One of the few really good things to have come out of that era has been a terrific flow of really good gangster movies, including the 1987 Grammy Award-winning Ennio Morricone-scored film, "The Untouchables," with Robert DeNiro as one terrific Al Capone, Kevin Costner as Eliot Ness, and a fine Sean Connery, who played Jimmy Malone (based on the real-life Irish American agent, Marty Lahart), who went on to win a Best Supporting Actor Oscar. In the end, Capone was brought down not by his criminal activities, per se, but by tax evasion.
With prohibition repealed, however, the model for the expansion of organized crime extended into the prohibited black markets for hard drugs, from cocaine to heroin. From Mafia chieftans to drug lords running operations across the world, from Latin America to Afghanistan, much of the profits of this business have boosted the money flow to terrorist organizations of all sorts. Crime has soared. And the prison population in the United States began to outstrip that of every modern society.
Last week, a cover story with regard to the "War on Drugs," was published by the New York Daily News stating that John Ehrlichman, who went to prison for Watergate-related crimes, and "who served as President Richard Nixon’s domestic policy chief," admitted that the ‘War on Drugs’ strategy was a "policy tool to go after anti-war protesters and ‘black people’." Apparently, these revelations were made in an interview with journalist Dan Baum, for a 1994 book, but were not revealed until the current April 2016 issue of Harper's, where the writer provides a wide-ranging discussion of how to seriously readjust drug policies in the United States. Here is an excerpt from the Daily News article:
“You want to know what this was really all about,” Ehrlichman, who died in 1999, said in the interview after Baum asked him about Nixon’s harsh anti-drug policies. “The Nixon campaign in 1968, and the Nixon White House after that, had two enemies: the antiwar left and black people. You understand what I’m saying,” Ehrlichman continued. “We knew we couldn’t make it illegal to be either against the war or black, but by getting the public to associate the hippies with marijuana and blacks with heroin, and then criminalizing both heavily, we could disrupt those communities. We could arrest their leaders, raid their homes, break up their meetings, and vilify them night after night on the evening news. Did we know we were lying about the drugs? Of course we did.” . . . By 1973, about 300,000 people were being arrested every year under the law — the majority of whom were African-American.
The following day, the News reported that Nixon's former White House counsel John Dean expressed shock over the revelations "but admitted 'it's certainly possible.' . . . If this was indeed true, it would have been the Nixon-Ehrlichman private agenda.'"

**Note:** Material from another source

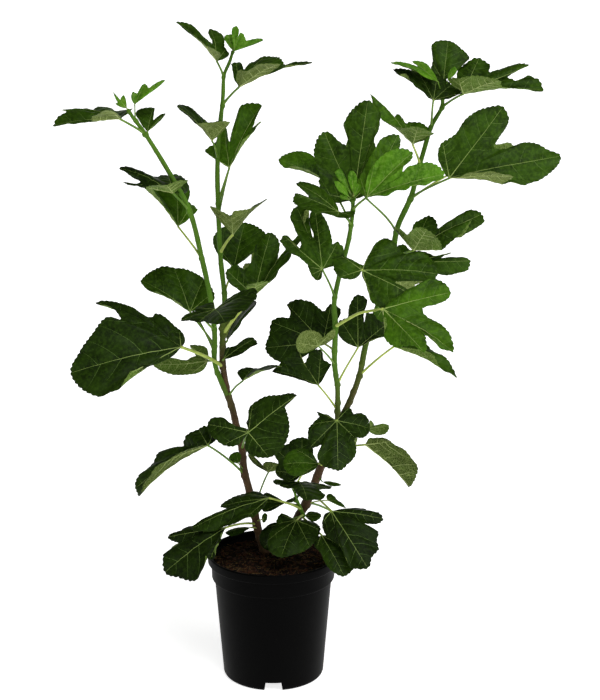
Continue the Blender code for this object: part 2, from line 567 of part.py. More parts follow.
FIT = 0.0005  # the mix's outline is the pot's inside, drawn in by this much
mix = [(0.0, GROUND), (0.060, GROUND), (BAND_RADIUS - WALL - FIT, GROUND - MIX_EDGE_DROP - 0.001),
       (BAND_RADIUS - WALL - FIT, BAND_BOTTOM + 0.0010), (BODY_TOP_RADIUS - WALL - FIT, BAND_BOTTOM - 0.0026),
       (BASE_RADIUS - WALL - FIT, FOOT_CHAMFER + 0.0012), (BASE_RADIUS - WALL - 0.0024 - FIT, FLOOR + 0.0004),
       (0.0, FLOOR + 0.0004)]
solids["potting_mix"] = turned("potting_mix", mix)
# the mix fills the notches' recess only as far as the wall behind them
for k in range(NOTCHES):
    bm = bmesh.new()
    bmesh.ops.create_cube(bm, size=1.0)
    for v in bm.verts:
        v.co = Vector((v.co.x * (NOTCH_BOTTOM + 0.002), v.co.y * 0.012 - BASE_RADIUS, v.co.z * 2 * (NOTCH_HEIGHT + 0.003)))
    bmesh.ops.rotate(bm, verts=bm.verts, matrix=Matrix.Rotation(2.0 * math.pi * k / NOTCHES, 3, "Z"))
    solids["potting_mix"] = combine(solids["potting_mix"], fresh("recess", bm), "DIFFERENCE")
tidy(solids["potting_mix"])

for name, ob in solids.items():
    slot = {"pot": "pot_black", "potting_mix": "potting_mix"}.get(name, "leaf_green" if name.startswith("foliage") else "bark")
    ob.name = ob.data.name = name
    ob.data.materials.clear()
    ob.data.materials.append(MATERIALS[slot])
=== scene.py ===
"""The looks of a young fig tree in a nursery pot.

Each mass of the frame is replaced by leaves that grow from its limb: a petiole, a lobed blade with a scalloped, waved
margin, and a net of veins that a seeded rule branches over the blade. Places are read off the front view as in the
frame: across, down and behind the pot's axis in millimetres.
"""
import math

import bpy
import numpy as np
from mathutils import Matrix, Vector


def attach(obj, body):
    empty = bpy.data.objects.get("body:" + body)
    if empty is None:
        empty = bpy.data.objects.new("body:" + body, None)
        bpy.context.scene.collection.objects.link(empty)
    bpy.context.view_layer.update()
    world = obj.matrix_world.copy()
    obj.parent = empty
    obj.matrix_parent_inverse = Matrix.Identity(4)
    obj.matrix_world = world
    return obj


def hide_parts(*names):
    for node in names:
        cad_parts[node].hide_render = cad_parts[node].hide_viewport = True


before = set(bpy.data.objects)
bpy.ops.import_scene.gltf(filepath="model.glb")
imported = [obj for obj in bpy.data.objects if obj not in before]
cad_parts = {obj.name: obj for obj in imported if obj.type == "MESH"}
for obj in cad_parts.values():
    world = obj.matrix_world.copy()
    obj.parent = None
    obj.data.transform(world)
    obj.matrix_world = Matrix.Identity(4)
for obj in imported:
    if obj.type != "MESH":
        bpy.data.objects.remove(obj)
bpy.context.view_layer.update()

rng = np.random.default_rng(41)

# ---- sizes, as in the frame -------------------------------------------------
POT_HEIGHT = 0.206
RIM_RADIUS = 0.105
LIP_BOTTOM = 0.1915
BAND_RADIUS = 0.0992
BAND_BOTTOM = 0.1655
BODY_TOP_RADIUS = 0.0941
BASE_RADIUS = 0.0812
FOOT_RADIUS = 0.0775
GROUND = 0.1955
NOTCH_TOP, NOTCH_BOTTOM, NOTCH_HEIGHT = 0.025, 0.030, 0.0145
NOTCHES = 3
LEAF_DEPTH = 1.5  # leaves lie this much deeper about their petiole's foot than their readings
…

On this issue, a fine piece appears today from Mark Thornton, writing on Mises Daily (the site of the Ludwig von Mises Institute): "The Legalization Cure for the Heroin Epidemic." For years, voices on the left and on the right (from the time of William F. Buckley and Milton Friedman to Senator Rand Paul today) have been advocating a saner drug policy. Forty years after this declaration of a "War on Drugs," 1 trillion dollars in taxpayer money spent, the prisons are packed — drug use is apparently just as rampant behind bars as on the streets — but the epidemic stretches from the inner cities to suburbia.
It is clear, however, that no political change will occur if we have to depend on those "beautiful, ignorant bastards," until there is a cultural shift across this country that allows this issue to be re-examined fundamentally. The time has come.